For a more recent example of picking first wrong, then right dreams, check out my book Surfing the High Tech Wave. It's about Novell Inc. in the 1980's, first when it got the dream wrong, then got it spectacularly right and became a billion dollar company at the heart of a brand new multi-billion dollar industry.

It isn't easy, but if you get the dream right, and promote it right, some in the community will grumble, but everyone will get on board and love the result. If you get it wrong, a lot of people choose to watch from the sidelines and there's a whole lot more grumbling. And it will be followed with a lot of harsh "I told you so!" when the dream founders.
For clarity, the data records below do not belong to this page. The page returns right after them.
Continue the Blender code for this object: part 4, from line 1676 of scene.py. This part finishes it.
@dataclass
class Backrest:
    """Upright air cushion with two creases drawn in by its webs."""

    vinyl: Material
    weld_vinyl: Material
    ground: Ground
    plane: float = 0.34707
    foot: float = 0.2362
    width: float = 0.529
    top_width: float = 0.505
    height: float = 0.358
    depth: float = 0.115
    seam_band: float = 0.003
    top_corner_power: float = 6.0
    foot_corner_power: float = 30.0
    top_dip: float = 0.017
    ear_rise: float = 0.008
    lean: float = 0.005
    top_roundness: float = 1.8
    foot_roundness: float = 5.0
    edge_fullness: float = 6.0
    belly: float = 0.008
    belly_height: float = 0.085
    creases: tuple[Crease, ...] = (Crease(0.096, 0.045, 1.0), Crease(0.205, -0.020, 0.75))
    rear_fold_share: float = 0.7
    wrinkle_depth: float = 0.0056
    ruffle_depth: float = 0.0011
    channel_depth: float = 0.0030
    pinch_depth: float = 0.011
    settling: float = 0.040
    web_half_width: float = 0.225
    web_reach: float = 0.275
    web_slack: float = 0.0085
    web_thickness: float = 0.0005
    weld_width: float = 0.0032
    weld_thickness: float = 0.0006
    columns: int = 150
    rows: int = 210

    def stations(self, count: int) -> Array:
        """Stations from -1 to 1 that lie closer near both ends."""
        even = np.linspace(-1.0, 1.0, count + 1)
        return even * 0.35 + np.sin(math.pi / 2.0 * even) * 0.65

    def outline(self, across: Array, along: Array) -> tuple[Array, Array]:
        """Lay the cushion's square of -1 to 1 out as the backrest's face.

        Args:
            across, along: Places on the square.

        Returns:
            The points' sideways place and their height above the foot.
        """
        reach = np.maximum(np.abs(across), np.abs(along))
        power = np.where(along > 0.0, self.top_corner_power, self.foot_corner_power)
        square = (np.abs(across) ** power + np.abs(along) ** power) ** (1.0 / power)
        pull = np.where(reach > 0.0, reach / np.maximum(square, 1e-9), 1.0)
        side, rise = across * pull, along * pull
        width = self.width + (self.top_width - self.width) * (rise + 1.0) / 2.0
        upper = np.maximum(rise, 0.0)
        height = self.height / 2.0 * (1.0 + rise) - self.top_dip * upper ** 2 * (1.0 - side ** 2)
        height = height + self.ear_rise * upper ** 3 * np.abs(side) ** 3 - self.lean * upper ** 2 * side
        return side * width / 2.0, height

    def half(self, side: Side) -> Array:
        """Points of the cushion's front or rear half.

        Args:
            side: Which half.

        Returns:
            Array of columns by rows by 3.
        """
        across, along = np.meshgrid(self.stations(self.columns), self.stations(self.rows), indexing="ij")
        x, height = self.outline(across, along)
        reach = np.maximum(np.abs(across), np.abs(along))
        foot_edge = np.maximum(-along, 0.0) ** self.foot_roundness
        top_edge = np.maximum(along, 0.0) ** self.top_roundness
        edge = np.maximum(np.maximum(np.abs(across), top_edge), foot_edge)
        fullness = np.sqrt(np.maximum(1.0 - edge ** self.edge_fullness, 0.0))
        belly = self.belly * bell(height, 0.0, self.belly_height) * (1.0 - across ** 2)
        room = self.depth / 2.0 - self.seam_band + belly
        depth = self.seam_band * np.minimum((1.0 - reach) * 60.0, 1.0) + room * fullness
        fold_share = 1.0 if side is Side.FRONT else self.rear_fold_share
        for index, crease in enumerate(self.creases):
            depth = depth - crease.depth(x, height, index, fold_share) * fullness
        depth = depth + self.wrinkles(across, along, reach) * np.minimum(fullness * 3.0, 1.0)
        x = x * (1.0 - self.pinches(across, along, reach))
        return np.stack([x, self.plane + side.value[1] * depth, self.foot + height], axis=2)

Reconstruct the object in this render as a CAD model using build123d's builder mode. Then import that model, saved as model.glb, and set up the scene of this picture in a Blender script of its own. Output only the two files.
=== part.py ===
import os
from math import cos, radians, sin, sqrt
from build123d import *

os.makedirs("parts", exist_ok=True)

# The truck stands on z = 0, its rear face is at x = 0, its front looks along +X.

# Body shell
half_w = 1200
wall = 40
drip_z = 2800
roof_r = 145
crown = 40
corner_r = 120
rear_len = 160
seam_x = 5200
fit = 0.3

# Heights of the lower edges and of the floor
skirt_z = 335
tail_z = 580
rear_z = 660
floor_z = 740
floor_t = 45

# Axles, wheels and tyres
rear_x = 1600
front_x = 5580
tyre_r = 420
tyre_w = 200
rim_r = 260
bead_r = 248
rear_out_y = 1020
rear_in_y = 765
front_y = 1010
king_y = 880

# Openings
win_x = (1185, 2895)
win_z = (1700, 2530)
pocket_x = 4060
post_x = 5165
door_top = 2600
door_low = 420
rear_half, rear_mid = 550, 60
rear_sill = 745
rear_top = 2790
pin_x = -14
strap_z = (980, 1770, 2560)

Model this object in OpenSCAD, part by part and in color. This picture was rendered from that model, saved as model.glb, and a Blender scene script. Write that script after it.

In sum, communities need a periodic big vision. It teaches people how to cooperate. If people don't learn to cooperate, they learn to be acrimonious. If they learn to be acrimonious the community will support status quo instead of innovation, and slow, steady decline instead of rapid, exciting and disruptive, growth.

Learning to Save: Yes, we need to learn it

This thought was inspired by a video, Wealth Inequality in America, that's been popular on Facebook. It's about the inequality of wealth distribution in the US. The implication of this video, and the various 1%/99% movements that have been popular since the Great Recession started, is that this inequality should be fixed by fixing the 1% in some fashion: They should make less and hand out more.

I thought about this: This solution is easy instinctive thinking. And it's a good intention. ...Wait! Good intention. That's a waving yellow flag for me! It means I need to think more carefully about this...

With some more thinking, I realized there's some fixing of the 99% that needs to happen, too. From the personal experience of watching how people around me live, it's clear that living hand-to-mouth is a learned lifestyle. The implication of this is that no matter how much is taken from the 1% and showered down upon the 99%, there will still be about the same amount of hand-to-mouth living going on as there is now. This will be so... until many people are educated to think differently about savings.

People need to be educated to save. This is a lifestyle lesson that needs to be learned. Saving lots of money is not instinctive thinking for most people. Preaching this lesson harks back to the images of grandma's who grew up in Great Depression era settings haranguing their kids to save more for rainy days.

It should: Again, saving is a lesson that must be taught and learned. It's not instinctive thinking for many people.

But it can be learned, and it's not too hard to do so. From what I learned while living in Korea, the East Asian cultures have a tradition of putting about 30% of their income into savings.

So, if we want to fix wealth inequality in America, we need to be fixing the 99% as much as we need to be fixing the 1%. The 99% need to be learning lifestyles with more savings built into them, a lot more.

Update: Gary Shapiro in this 6 Mar 13 Forbes article, The Federal Budget: Promises to Ourselves We Shouldn't Keep, brings up an important point of view on this learning to save issue: if we don't learn to save, we are stealing from our children and grandchildren because they will have to pay back what we borrow to entitle ourselves today.